A lot of people have told me in recent weeks that they cannot imagine things getting any worse than they are now. And yet. I had this sense that each person I spoke to also had a quiet knowing in their bones. Some truth humming underneath all the noise: things will get worse. But how will we cope?
I certainly don’t know how. But perhaps the ‘not knowing’ is the point: There are things we can only discover about ourselves in a moment of crisis, like our ancestors did in the centuries before this one.
February brings us, among many other things, a Lunar Eclipse in Aquarius (on the 17th) and the only exact conjunction between Saturn and Neptune in Aries (on the 20th). It is, in my humble opinion as an astrologer, one of the most difficult, confusing and surreal months of 2026.
February will likely confront us with a further loss of order and the irreversible breaking down of structures both metaphorical and literal. Back in June of 2025 I first wrote about this conjunction (which occurs roughly every 35 years), naming some of the themes associated with it: the erosion of boundaries, the melting down of certainties, and yes, irresponsible leadership.
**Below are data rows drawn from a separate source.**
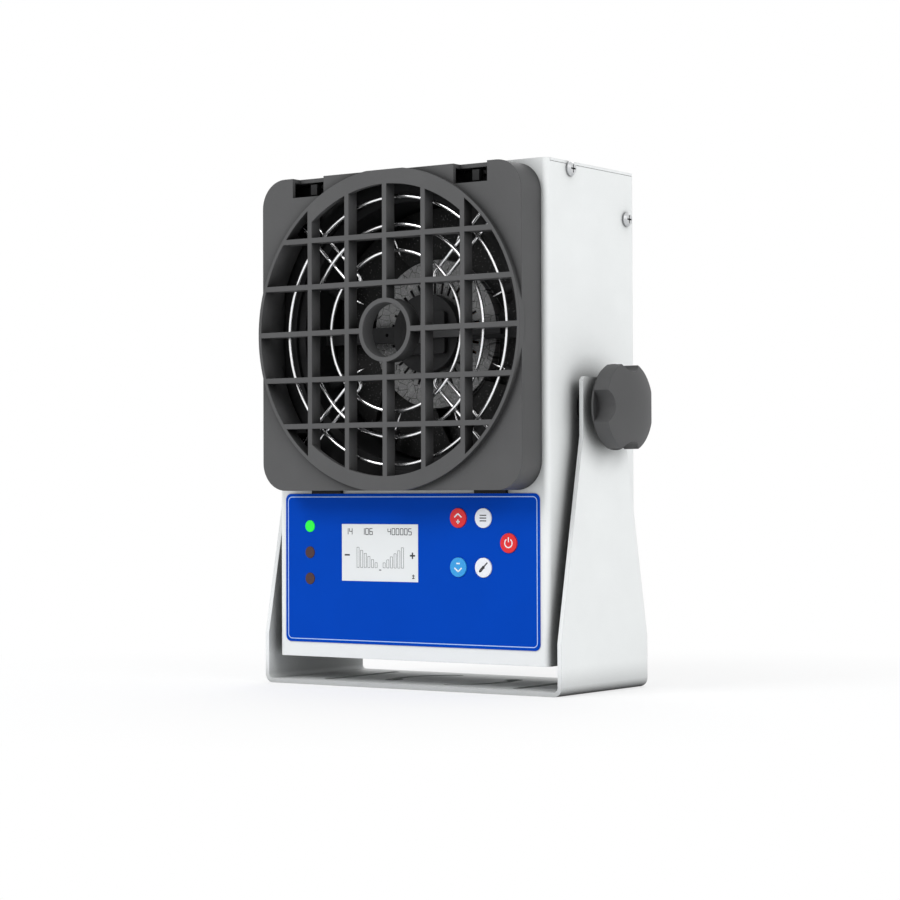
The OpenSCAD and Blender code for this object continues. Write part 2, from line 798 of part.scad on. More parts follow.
module fan_frame() {
    flange = 5;
    color([0.09, 0.09, 0.09]) difference() {
        union() {
            for (y = [emitter_back_y, fan_back_y - flange])
                sheet_y(y, y + flange, fan_z) rounded_square(fan_side, fan_side, 6);
            rod_y(fan_side / 2 - 0.5, emitter_back_y, fan_back_y, 0, fan_z);
        }
        difference() {
            rod_y(duct_r, emitter_back_y - 1, fan_back_y + 1, 0, fan_z);
            rod_y(stator_r + 3, spider_y, fan_back_y, 0, fan_z);
            for (turn = [45 : 90 : 315]) translate([0, 0, fan_z]) rotate([0, turn, 0])
                block(0, fan_side / 2, spider_y, fan_back_y, -3, 3);
        }
        at_bolts() rod_y(hole_r, emitter_back_y - 1, fan_back_y + 1);
    }
}

module fan_stator()
    color([0.55, 0.35, 0.2]) difference() {
        rod_y(stator_r, stator_y, spider_y, 0, fan_z);
        rod_y(bearing_r, stator_y - 1, spider_y + 1, 0, fan_z);
    }

module fan_bearings()
    color([0.75, 0.76, 0.77])
        for (y = [stator_y + 0.5, spider_y - bearing_len - 0.5]) difference() {
            rod_y(bearing_r, y, y + bearing_len, 0, fan_z);
            rod_y(shaft_r + running_clear, y - 1, y + bearing_len + 1, 0, fan_z);
        }

// A blade is a strip of a cylinder's wall, tilted to its angle of attack
module blade() {
    mid_y = impeller_y + impeller_len / 2;
    translate([0, mid_y, 0]) rotate([blade_tilt, 0, 0]) translate([0, blade_camber, 0])
        difference() {
            rod_x(blade_camber + blade_t / 2, blade_root, duct_r);
            rod_x(blade_camber - blade_t / 2, blade_root - 1, duct_r + 1);
            block(0, duct_r + 2, 0, 2 * blade_camber, -2 * blade_camber, 2 * blade_camber);
        }
}

module fan_impeller() {
    inside_r = impeller_hub_r - cup_wall;
    color([0.45, 0.45, 0.45]) difference() {
        union() {
            rod_y(impeller_hub_r, impeller_y, impeller_y + impeller_len, 0, fan_z);
            intersection() {
                difference() {
                    rod_y(impeller_r, impeller_y + 1, impeller_y + impeller_len, 0, fan_z);
                    rod_y(impeller_hub_r - 0.5, impeller_y, impeller_y + impeller_len + 1, 0, fan_z);
                }
                union() for (k = [0 : blade_n - 1])
                    translate([0, 0, fan_z]) rotate([0, k * 360 / blade_n, 0]) blade();
            }
        }
        rod_y(inside_r, impeller_y + cup_front, impeller_y + impeller_len + 1, 0, fan_z);
        rod_y(shaft_r, impeller_y - 1, impeller_y + cup_front + 1, 0, fan_z);
        translate([0, 0, fan_z]) for (k = [0 : vent_n - 1]) rotate([0, k * 360 / vent_n, 0])
            block(hub_r + 0.5, hub_r + 6.5, impeller_y - 1, impeller_y + cup_front + 1, -0.6, 0.6);
    }
}

module fan_rotor_ring()
    color([0.4, 0.4, 0.42]) difference() {
        rod_y(impeller_hub_r - cup_wall, stator_y, impeller_y + impeller_len - 1, 0, fan_z);
        rod_y(stator_r + 0.6, stator_y - 1, impeller_y + impeller_len + 1, 0, fan_z);
    }

module fan_shaft()
    color([0.75, 0.76, 0.77]) rod_y(shaft_r, impeller_y, shaft_back_y, 0, fan_z);

module intake_ring()
    color([0.1, 0.1, 0.1]) duct_frame(fan_back_y, intake_back_y, 6, duct_r);

// ---------- rear filter ----------

module filter_base() {
    color([0.1, 0.1, 0.1]) difference() {
        sheet_y(rear_y, rear_y + filter_base_t, fan_z)
            rounded_square(filter_side, filter_side, 5);
        difference() {
            rod_y(duct_r, rear_y - 1, rear_y + filter_base_t + 1, 0, fan_z);
            for (r = [12 : 11 : 45]) difference() {
                rod_y(r + 1.1, rear_y, rear_y + 2, 0, fan_z);
                rod_y(r - 1.1, rear_y - 1, rear_y + 3, 0, fan_z);
            }
            for (turn = [0 : 45 : 315]) translate([0, 0, fan_z]) rotate([0, turn, 0])
                block(11.5, duct_r + 2, rear_y, rear_y + 2, -1.1, 1.1);
        }
        at_bolts() rod_y(hole_r, rear_y - 1, rear_y + filter_base_t + 1);
    }
}

module filter_foam()
    color([0.2, 0.2, 0.21]) difference() {
        sheet_y(cover_inner_y - foam_t, cover_inner_y, fan_z)
            rounded_square(filter_side - 6, filter_side - 6, 3);
        at_bolts() rod_y(screw_r * 2 + 0.6, cover_inner_y - foam_t - 1, cover_inner_y + 1);
    }

module filter_cover() {
    y0 = rear_y + filter_base_t;
    y1 = y0 + filter_cover_d;
    wall = cover_wall;
    slats = 11;
    window = 104;
    step = window / slats;
    color([0.1, 0.1, 0.1]) difference() {
        sheet_y(y0, y1, fan_z) rounded_square(filter_side, filter_side, 5);
        sheet_y(y0 - 1, y1 - wall, fan_z)
            rounded_square(filter_side - 2 * wall, filter_side - 2 * wall, 3);
        for (k = [0 : slats - 1], side = [-1, 1])
            block(side == 1 ? 1.5 : -window / 2, side == 1 ? window / 2 : -1.5, y1 - wall - 1,
                y1 + 1, fan_z - window / 2 + k * step + 1, fan_z - window / 2 + (k + 1) * step - 1);
    }
}

module filter_screws()
    color([0.75, 0.76, 0.77]) at_bolts() {
        rod_y(screw_r, fan_back_y - 12, rear_y + filter_base_t);
        translate([0, rear_y + filter_base_t, 0]) rotate([-90, 0, 0])
            pan_head(screw_r * 2, 2.6);
    }

// ---------- panel ----------

module panel_film()
    color([0, 0.27, 0.73]) difference() {
        sheet_y(front_y - film_t, front_y, film_z) rounded_square(film_w, film_h, 2.8);
        sheet_y(front_y - 1, front_y + 1, lcd_z, lcd_x) square([lcd_w, lcd_h], center = true);
        for (key = keys) rod_y(key_r + key_clear, front_y - 1, front_y + 1, key[0], key[1]);
        for (k = [-1 : 1])
            rod_y(lamp_r + 0.1, front_y - 1, front_y + 1, lamp_x, lamp_z + k * lamp_pitch);
    }

module lcd_window()
    color([0.85, 0.87, 0.87, 0.4]) sheet_y(front_y - film_t, front_y, lcd_z, lcd_x)
        square([lcd_w - 0.1, lcd_h - 0.1], center = true);

module lcd_module()
    color([0.8, 0.82, 0.82]) {
        sheet_y(front_y, front_y + 2, lcd_z, lcd_x) square([lcd_w, lcd_h], center = true);
        sheet_y(front_y + 2, board_y, lcd_z, lcd_x)
            square([lcd_w + 8, lcd_h + 8], center = true);
    }

module control_board()
    color([0.05, 0.35, 0.2]) {
        difference() {
            sheet_y(board_y, board_y + board_t, board_z)
                square([board_w, board_h], center = true);
            for (x = [-post_x, post_x], z = [-post_z, post_z])
                rod_y(1.6, board_y - 1, board_y + board_t + 1, x, board_z + z);
        }
        for (x = [-30, 0, 34]) sheet_y(board_y + board_t, board_y + board_t + 3, board_z, x)
            square([14, 18], center = true);
    }

module board_posts()
    color([0.75, 0.76, 0.77]) for (x = [-post_x, post_x], z = [-post_z, post_z]) {
        rod_y(3, panel_back_y, board_y, x, board_z + z);
        rod_y(1.5, board_y, board_y + board_t + 1.5, x, board_z + z);
    }

module key_cap(place, shade) {
    color(shade) {
        rod_y(key_r, front_y - film_t - key_rise, key_back_y, place[0], place[1]);
        rod_y(key_r + 0.9, key_skirt_y, key_back_y, place[0], place[1]);
    }
}

module key_up() key_cap(keys[0], [0.8, 0.1, 0.12]);
module key_menu() key_cap(keys[1], [0.93, 0.94, 0.95]);
module key_power() key_cap(keys[2], [0.8, 0.1, 0.12]);
module key_down() key_cap(keys[3], [0.3, 0.62, 0.9]);
module key_brush() key_cap(keys[4], [0.93, 0.94, 0.95]);

module key_switches()
    color([0.15, 0.15, 0.15]) for (key = keys) {
        rod_y(1.7, key_back_y + key_travel + 0.05, key_back_y + 2, key[0], key[1]);
        block(key[0] - 3.1, key[0] + 3.1, key_back_y + 1.5, board_y, key[1] - 3.1, key[1] + 3.1);
    }

module lamp(k, shade) {
    z = lamp_z + k * lamp_pitch;
    color(shade) {
        rod_y(lamp_r, front_y - film_t - 0.2, board_y, lamp_x, z);
        rod_y(lamp_r + 0.8, panel_back_y + 0.1, panel_back_y + 1, lamp_x, z);
    }
}

module lamp_green() lamp(1, [0.1, 0.7, 0.25]);
module lamp_red_upper() lamp(0, [0.4, 0.06, 0.08]);
module lamp_red_lower() lamp(-1, [0.4, 0.06, 0.08]);

// ---------- electronics and rear fittings ----------

module high_voltage_supply()
    color([0.12, 0.12, 0.13]) {
        block(-45, 45, front_y + 14, front_y + 40, bottom_z + 0.5 + sheet_t, bottom_z + 46);
        for (x = [-20, 20]) translate([x, front_y + 27, bottom_z + 46])
            cylinder(r = 3, h = 5);
    }

module mains_inlet() {
    cavity_w = 24.6;
    cavity_h = 16.8;
    color([0.06, 0.06, 0.06]) difference() {
        union() {
            sheet_y(rear_y, rear_y + 2, fitting_z, inlet_x)
                rounded_square(inlet_w + 4, inlet_h + 3, 1.5);
            sheet_y(rear_y - 20, rear_y, fitting_z, inlet_x)
                square([inlet_w, inlet_h], center = true);
        }
        sheet_y(rear_y - 15, rear_y + 3, fitting_z, inlet_x)
            polygon([[-cavity_w / 2, -cavity_h / 2], [cavity_w / 2, -cavity_h / 2],
                [cavity_w / 2, cavity_h / 2 - 4], [cavity_w / 2 - 4, cavity_h / 2],
                [4 - cavity_w / 2, cavity_h / 2], [-cavity_w / 2, cavity_h / 2 - 4]]);
    }
}

module inlet_pins()
    color([0.8, 0.8, 0.82]) for (place = [[-7, -1.5], [0, 1.5], [7, -1.5]])
        sheet_y(rear_y - 15, rear_y - 4, fitting_z + place[1], inlet_x + place[0])
            square([2, 4], center = true);

module switch_bezel()
    color([0.06, 0.06, 0.06]) difference() {
        union() {
            sheet_y(rear_y, rear_y + 1.8, fitting_z, switch_x)
                rounded_square(switch_w + 3, switch_h + 2.6, 1);
            sheet_y(rear_y - 14, rear_y, fitting_z, switch_x)
                square([switch_w, switch_h], center = true);
        }
        sheet_y(rear_y - 8, rear_y + 3, fitting_z, switch_x)
            square([switch_w - 3, switch_h - 2.6], center = true);
        rocker_pin(0.95, switch_h / 2 - 0.3);
    }

module rocker_pin(r, reach)
    translate([switch_x, rear_y - 1.5, fitting_z - reach]) cylinder(r = r, h = 2 * reach);

// The rocker is a fat disc segment with a shallow V face, tipped to its rest side
module switch_rocker() {
    rocker_w = switch_w - 3.6;
    rocker_h = switch_h - 3.4;
    color([0.08, 0.08, 0.08]) {
        rocker_pin(0.9, switch_h / 2 - 0.4);
        translate([switch_x, rear_y - 1.5, fitting_z]) rotate([0, 0, rocker_rest])
            translate([0, 0, -rocker_h / 2]) linear_extrude(rocker_h)
                polygon([[-rocker_w / 2 + 1, -2], [rocker_w / 2 - 1, -2],
                    [rocker_w / 2 - 0.3, 3.4], [0, 2.4], [0.3 - rocker_w / 2, 3.4]]);
    }
}

// Threaded stud with a hexagonal nut on each side of the panel
module ground_stud()
    color([0.78, 0.6, 0.25]) {
        rod_y(ground_r, rear_y - 9, rear_y + 11, stud_x, fitting_z);
        rod_y(5.5, rear_y, rear_y + 1, stud_x, fitting_z);
        sheet_y(rear_y + 1, rear_y + 4.5, fitting_z, stud_x) circle(r = 4.6, $fn = 6);
        sheet_y(rear_y - sheet_t - 3.5, rear_y - sheet_t, fitting_z, stud_x)
            circle(r = 4.6, $fn = 6);
    }

yoke();
knob_left();
knob_right();
stud_left();
stud_right();
knob_washers();
tilt_spacers();
pivot_nuts();
front_shell();
rear_shell();
side_screws();
front_grille();
grille_base();
wire_guard();
guard_screws();
emitter_frame();
emitter_needles();
brush_motor();
brush_arm();
brush_tuft();
fan_frame();
fan_stator();
fan_bearings();
fan_impeller();
fan_rotor_ring();
fan_shaft();
intake_ring();
filter_base();
filter_foam();
filter_cover();
filter_screws();
panel_film();
lcd_window();
lcd_module();
control_board();
board_posts();
key_up();
key_menu();
key_power();
key_down();
key_brush();
key_switches();
lamp_green();
lamp_red_upper();
lamp_red_lower();
high_voltage_supply();
mains_inlet();
inlet_pins();
switch_bezel();
switch_rocker();
ground_stud();
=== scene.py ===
# %% [markdown]
# # A benchtop ionizing blower
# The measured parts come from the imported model, which is loaded as a frame: every
# part is already in its place and in metres. This lesson gives those parts their
# finishes and adds the printed panel. +X is the viewer's right, the outlet faces -Y
# and the bench is at Z = 0.

# %% Load the measured frame
import math
import bpy
from mathutils import Matrix, Vector


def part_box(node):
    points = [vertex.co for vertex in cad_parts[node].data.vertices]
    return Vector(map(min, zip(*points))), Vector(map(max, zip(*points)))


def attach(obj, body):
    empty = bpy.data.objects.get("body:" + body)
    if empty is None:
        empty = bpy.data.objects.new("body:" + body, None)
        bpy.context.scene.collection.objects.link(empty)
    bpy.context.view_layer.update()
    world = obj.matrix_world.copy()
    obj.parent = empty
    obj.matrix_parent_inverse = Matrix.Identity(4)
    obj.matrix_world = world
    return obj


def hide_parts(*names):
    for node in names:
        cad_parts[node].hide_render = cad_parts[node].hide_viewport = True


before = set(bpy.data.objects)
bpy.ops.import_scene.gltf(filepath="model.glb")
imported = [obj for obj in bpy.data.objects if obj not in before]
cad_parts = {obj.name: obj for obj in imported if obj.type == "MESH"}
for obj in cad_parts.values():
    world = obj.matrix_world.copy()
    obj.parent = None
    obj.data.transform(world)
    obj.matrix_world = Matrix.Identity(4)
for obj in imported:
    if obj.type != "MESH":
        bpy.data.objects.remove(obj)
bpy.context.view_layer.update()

# %% [markdown]
# The camera stands to the right and a little below the middle of the outlet, far off
# with a long lens, so that upright edges stay upright. Its three directions are
# written as a matrix, because a camera looks along its own -Z.

# %% Camera
CAMERA_PLACE = Vector((0.634757, -0.907518, 0.086492))
CAMERA_RIGHT = Vector((0.81871182, 0.57419524, -0.00328367))
CAMERA_UP = Vector((0.01228594, -0.0117999, 0.9998549))
CAMERA_BACK = Vector((0.57407318, -0.81863337, -0.01671525))
turn = Matrix((CAMERA_RIGHT, CAMERA_UP, CAMERA_BACK)).transposed()
camera_data = bpy.data.cameras.new("camera")
camera_data.lens = 98.674
camera_data.sensor_width = 36.0
camera_data.clip_end = 50.0
camera = bpy.data.objects.new("camera", camera_data)
camera.matrix_world = Matrix.Translation(CAMERA_PLACE) @ turn.to_4x4()
bpy.context.scene.collection.objects.link(camera)
bpy.context.scene.camera = camera
print("camera", round(CAMERA_PLACE.length, 3), "m from the origin")

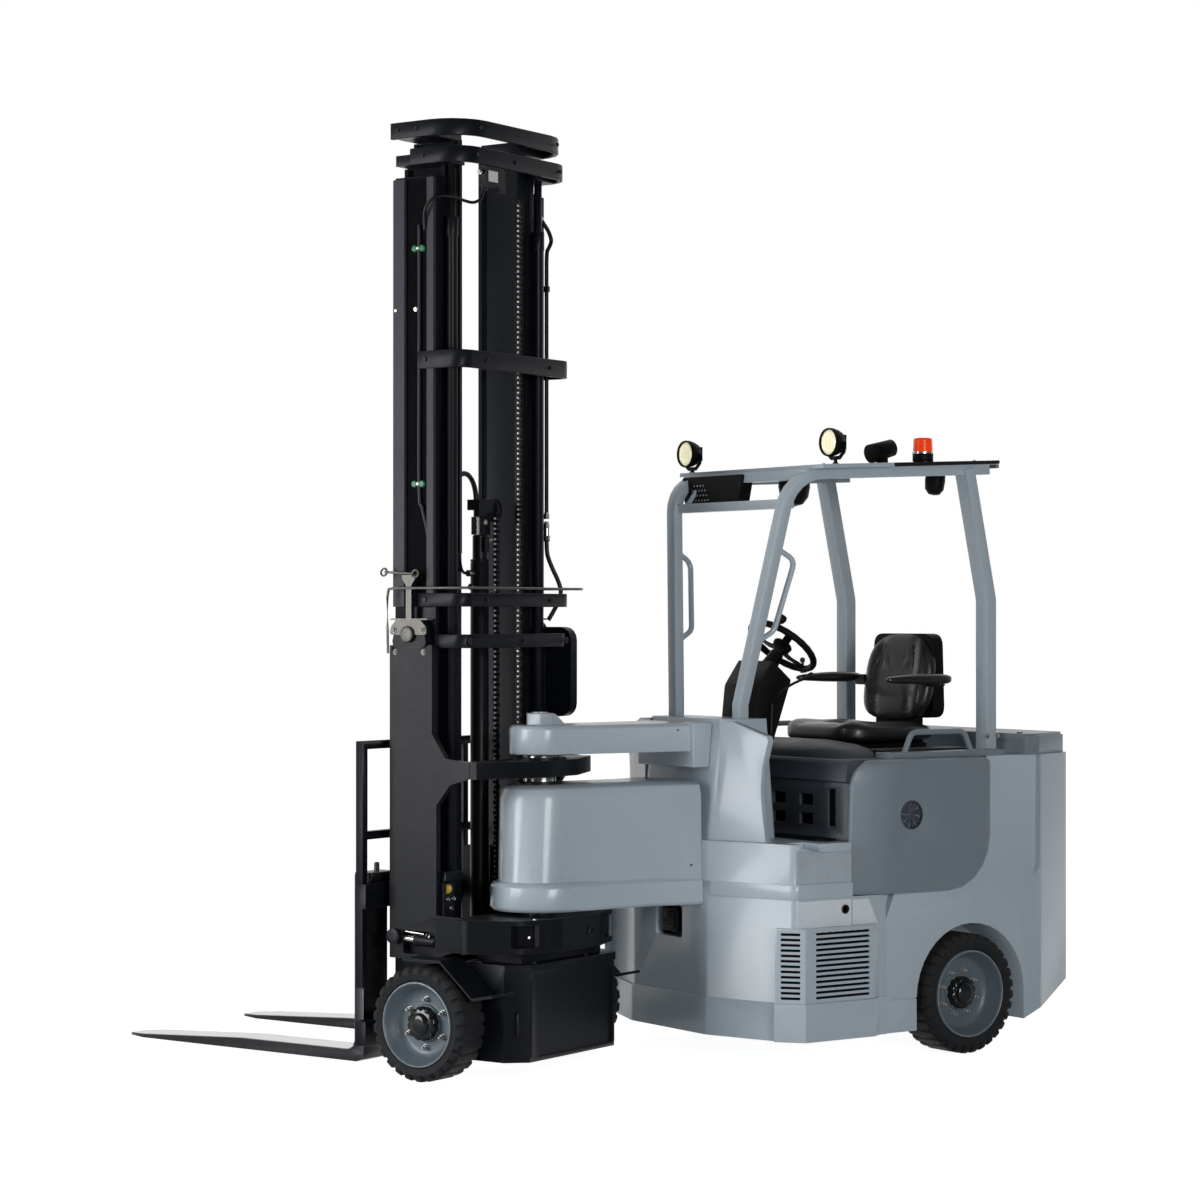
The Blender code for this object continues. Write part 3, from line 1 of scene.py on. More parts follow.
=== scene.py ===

Expect bad decisions to be made fast. Expect some of those bad decisions to be your own and forgive yourself. Whatever happens this month, don’t wind yourself up trying to get ‘a clear picture’ of anything. That is for later.
If you can, go outside. If nothing else works, just stare at a wall for a while. But most of all, trust that whatever lies ahead will meet us where we are. Not our perfect selves, not the versions of us who have finally conquered our to-do lists. It will be just you and me, in the messy middle of our lives, living through extraordinary times. May we know that we are not doing this alone. May we greet our friends and prepare our gardens for spring, amidst everything.